Just, i looked at the progression in the book, and i feel like you could breeze through the game and the only thing at the end of the game is whatever lore might come from you progressing through the game. That's... not a good payoff to me personally. I am thinking about refunding, though it is only 20 bucks.

 

I'm not hating on the game, i see why people like it, but i'm just saying how it feels like there isn't enough progression to satisfy people like me, not without mods at least and id rather stay away from mods as they become outdated so fast and can break the already fragile performance that this game has on my system.

These lines puzzle me because they almost seem to imply that you haven't played actually played through the game progression and are only basing your opinion on second-hand information, in which case i would encourage you to try experiencing the game as it is, instead of focusing on the number of steps in the tech tree; knowing that the endgame involves early modern-ish levels of technology tells you nothing about how it feels like to go through it, figure out how to obtain the required resources, build the necessary infrastructure...

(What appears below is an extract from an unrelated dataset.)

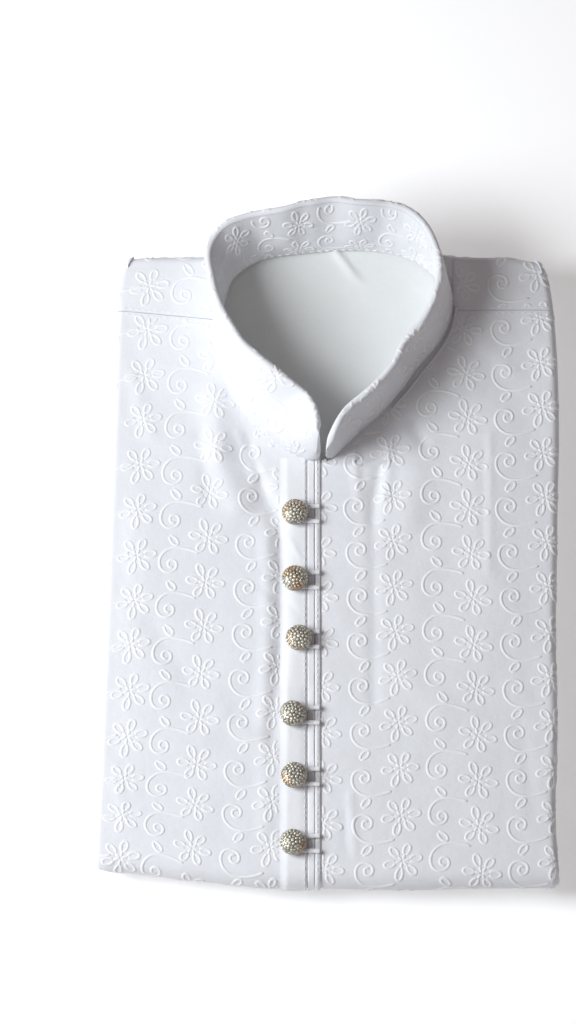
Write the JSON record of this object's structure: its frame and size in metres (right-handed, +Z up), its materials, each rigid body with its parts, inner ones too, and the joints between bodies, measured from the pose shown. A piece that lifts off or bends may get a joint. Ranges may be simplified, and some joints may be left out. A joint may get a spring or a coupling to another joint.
{
  "type": "folded shalwar kameez",
  "caption": "Folded white embroidered shalwar kameez with a standing band collar, open neck and a buttoned front placket, lying flat as a rectangular stack.",
  "frame": {"origin": "centre of the stack's footprint, on the surface it lies on", "axes": "+Z up out of the front of the kameez, +Y from the near fold to the collar, +X to the viewer's right"},
  "size_m": [0.2604, 0.392, 0.0657],
  "materials": {
    "embroidered_cotton": "white cotton with raised white chain-stitch embroidery, matte",
    "plain_cotton": "plain white cotton, matte",
    "facing_cloth": "smooth pressed off-white facing",
    "loop_cord": "white twisted cord",
    "antique_silver": "antique silver-gold with clear stones"
  },
  "bodies": {
    "root": {"kameez_front_left": "embroidered_cotton", "kameez_front_right": "embroidered_cotton", "kameez_back_yoke": "embroidered_cotton", "placket_button_stand": "plain_cotton", "placket_underlap": "plain_cotton", "placket_edge": "plain_cotton", "collar_outer": "embroidered_cotton", "collar_inner": "embroidered_cotton", "neck_facing": "facing_cloth", "kameez_folded_layers": "embroidered_cotton", "shalwar_folded": "plain_cotton", "button_1": "antique_silver", "button_2": "antique_silver", "button_3": "antique_silver", "button_4": "antique_silver", "button_5": "antique_silver", "button_6": "antique_silver", "button_loop_1": "loop_cord", "button_loop_2": "loop_cord", "button_loop_3": "loop_cord", "button_loop_4": "loop_cord", "button_loop_5": "loop_cord", "button_loop_6": "loop_cord"}
  },
  "joints": []
}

The way you talk about mods also feels weird, vanilla VS comes way closer to the experience you want than vanilla MC ever could yet you're complaining that it's worse than heavily modded MC while also refusing to engage with modded VS, even though VS is so much more mod-friendly: the modding API is so well-implemented that mods often remain compatible through major version updates and the engine is so optimized that even my 2016 laptop can run modded VS on low-medium settings at higher fps than vanilla MC on low with performance mods.

  • Like 4
  • Cookie time 1
Posted (edited)
On 12/1/2025 at 5:34 AM, Broccoli Clock said:

This game is set in Medieval times, moving to the modern age would be anachronistic to say the least

This.

Imagine popping into a week old server and knapping your first flint knife and someone runs over you in a Subaru.

Edited by Venusgate
  • Haha 8
Posted (edited)
8 hours ago, Venusgate said:

This.

Imagine popping into a week old server and knapping your first flint knife and someone runs over you in a Subaru.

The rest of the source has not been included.